What does it all mean? Well, mostly it means that Netanyahu will either be completely beholden to parties to his right (if he forms a narrow right-religious coalition), which he doesn’t want, or he has to lure Yair Lapid of Yesh Atid, the bright new centrist star, into coalition.

How hard will that be? Based on past experience, including that of Lapid’s father when he ran the Shinui (“Change”) party, not terribly hard at all.

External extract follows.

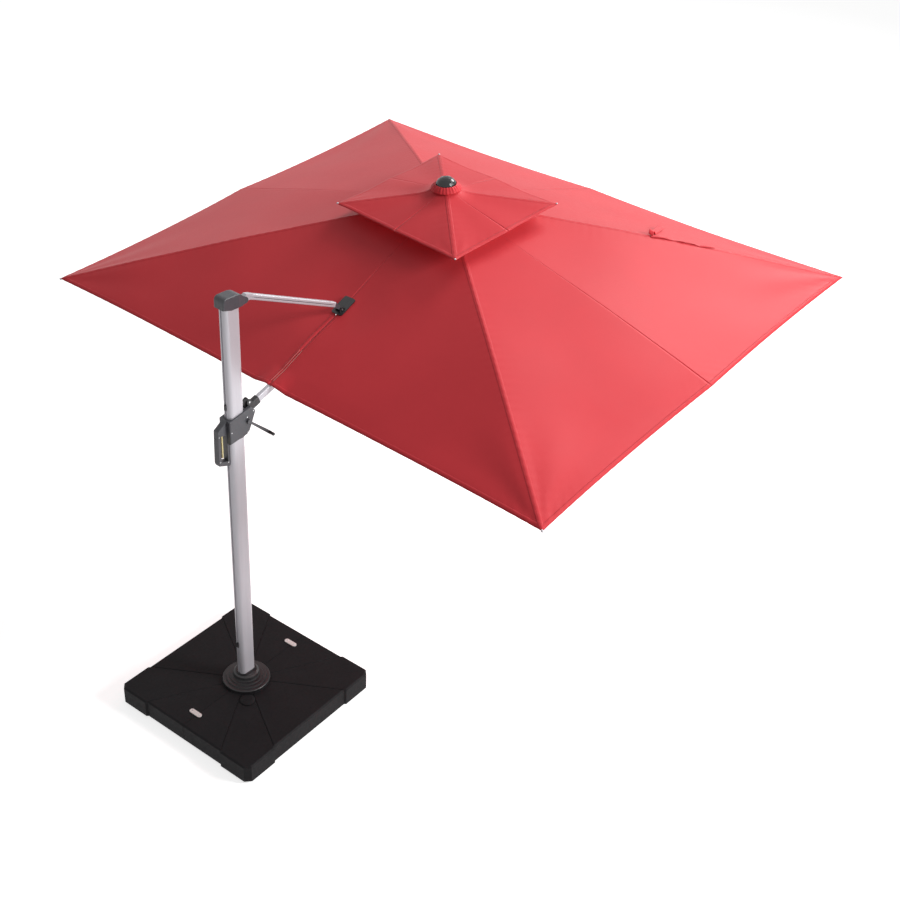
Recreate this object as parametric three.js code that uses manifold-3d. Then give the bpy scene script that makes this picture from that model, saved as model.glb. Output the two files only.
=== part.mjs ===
// A cantilever patio umbrella on a filled base: crank-opened square canopy with a vent, hung from a boom and an
// upper arm on a mast that turns on its base. Millimetres, +Z up. The origin is the middle of the base's underside,
// +X points from the mast to the canopy.
import * as THREE from "three";
import { mergeVertices } from "three/addons/utils/BufferGeometryUtils.js";
import Module from "manifold-3d";

const wasm = await Module();
wasm.setup();

const deg = THREE.MathUtils.degToRad;
const { cos, sin, tan, atan2, hypot, PI } = Math;

// ---- Clearances ----
const SEAT = 0.3; // between pieces that rest on or in each other
const FAR = 400; // beyond every fitting, for boxes that only cut
const CUT_REACH = 50; // half the length of bars that only cut
const SLIDE = 0.5; // between pieces that slide on each other
const PIN_FIT = 0.4; // round a pin, on the radius

// ---- Base ----
const BASE_SIDE = 1048;
const BASE_TOP = 135;
const BASE_TURN = deg(3.03);
const CORNER_CUT = 32;
const TOP_BEVEL = 9;
const EDGE_RECESS = 10; // the middle of each side lies this far inside the corner blocks
const CREASE_AT = 308; // from the middle of a side to the edge of its corner block
const CREASE_WIDTH = 9;
const CREASE_DEPTH = 4;
const SPLIT_GAP = 2;
const WELL_RADIUS = 128;
const FOOT_HEIGHT = 12;
const FOOT_RADIUS = 25;
const FOOT_INSET = 46;
const CROSS_WIDTH = 50;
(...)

Here’s the thing about “centrist” Israeli parties: they are always very popular when they first appear, and they never last. They are popular when they first appear because they promise to square the circle that everybody wants squared. They are in favor of a negotiated peace—but on terms that are broadly popular among Israeli Jews and that are basically non-starters with the Palestinians. The same is true in domestic matters. They favor liberalization (in a European sense) of the economy—and they favor strengthening the social safety net. They are in favor of a renegotiation of relations between the state and the ultra-Orthodox—permitting civil marriage, opening up the rabbinate, drafting yeshivah students—but to be part of the government they have to agree to sit with religious parties who are resolutely opposed to these very things. And they have to join the government, or they can’t accomplish anything. And if they sit in opposition, then aren’t they just another left-wing party?

Centrism in Israel always presents itself as the voice of hope. But it is really the voice of despair—and can’t you hear the despair in the very name of the latest centrist phenomenon? “There Is A Future”—forget what that future might bring, call us brave and hopeful simply for asserting that there is one.

Personally, I am reasonably confident that there is a future for Israel, the character of which remains to be determined.

For Yair Lapid’s party? Not so much.